Attachments & Voice Input
How to attach files to messages and use local speech-to-text voice input in OpenWaggle.
Attachments
Attach files to your messages for the agent to analyze.
Supported Formats
- Text files — Content extracted directly (including
.txt,.csv,.json,.xml,.html,.docx,.rtf,.odt). - PDFs — Text extracted with page structure preserved.
- Images — Sent natively to providers that support vision (Anthropic, OpenAI). Text extraction used as fallback for other providers.
How to Attach
- Click the + button in the composer toolbar.
- Or drag and drop files onto the composer.
Up to 5 files can be attached per message. Attachment chips appear above the text input showing filenames. Click the X on any chip to remove it.
Attachments are stored as metadata only — binary content is not persisted in conversation history.
Attachment Support by Provider
Attachment support has been verified for the following providers:
| Provider | Images | PDFs | Text Files |
|---|---|---|---|
| Anthropic | Native | Native | Text extraction |
| OpenAI | Native | Native | Text extraction |
Other providers (Gemini, Grok, OpenRouter, Ollama) are not yet fully tested. Attachment behavior with those providers may vary.
Voice Input
OpenWaggle includes local speech-to-text powered by Whisper, running entirely on your machine.
How to Use
- Click the microphone button in the composer toolbar.
- Speak your message. You’ll see a live audio waveform and duration timer.
- Press the stop button (square icon) or press Enter to end recording and transcribe into the composer input.
- Press the send button while recording to stop, transcribe, and send immediately in one step.
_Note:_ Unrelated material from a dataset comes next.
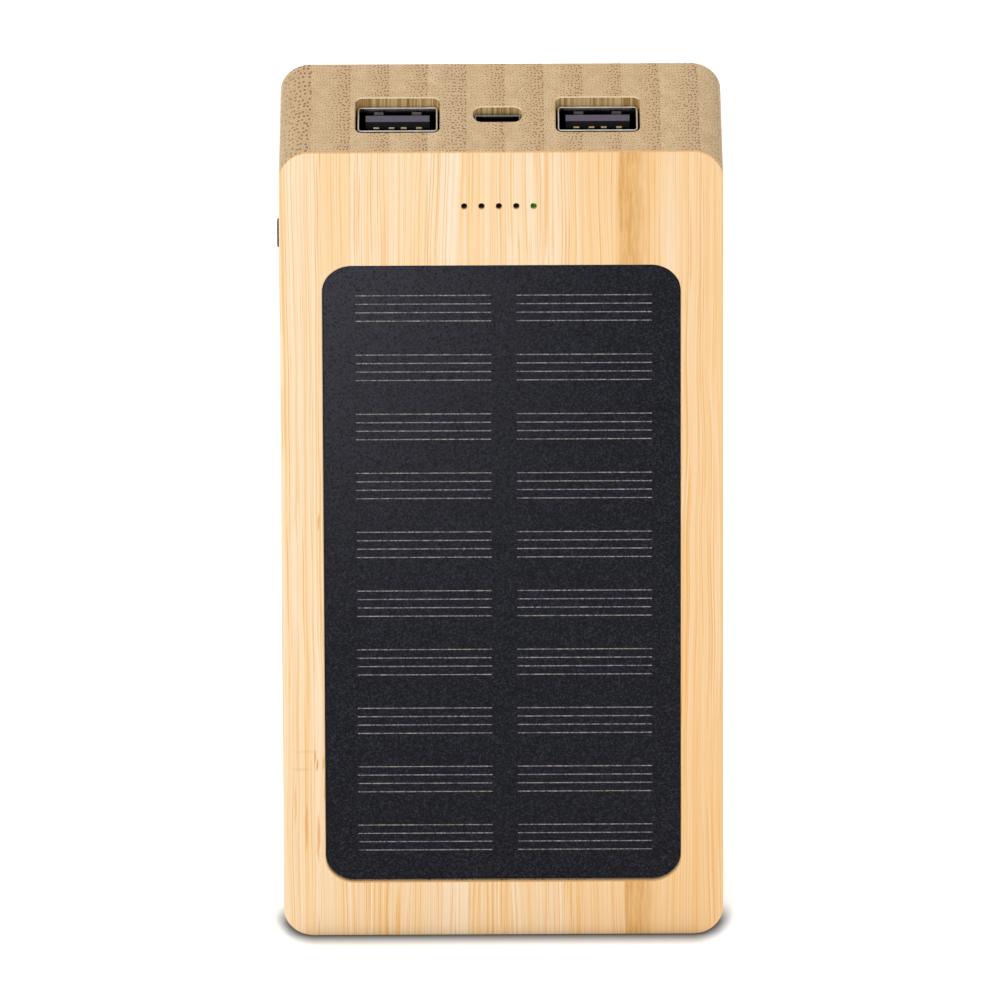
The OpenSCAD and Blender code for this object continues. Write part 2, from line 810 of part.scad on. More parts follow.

- If you stop instead of sending, you can edit the transcribed text before sending it normally.
Privacy
All audio processing happens locally using Whisper. The composer now prefers the higher-accuracy local base model with automatic language detection. No audio data is sent to any external service. Models are cached in your app data directory and idle models are unloaded automatically after several minutes.
Errors
If local transcription fails or no speech is detected, the composer shows an inline message above the input. You can dismiss that message with the close button or start a new recording to clear it.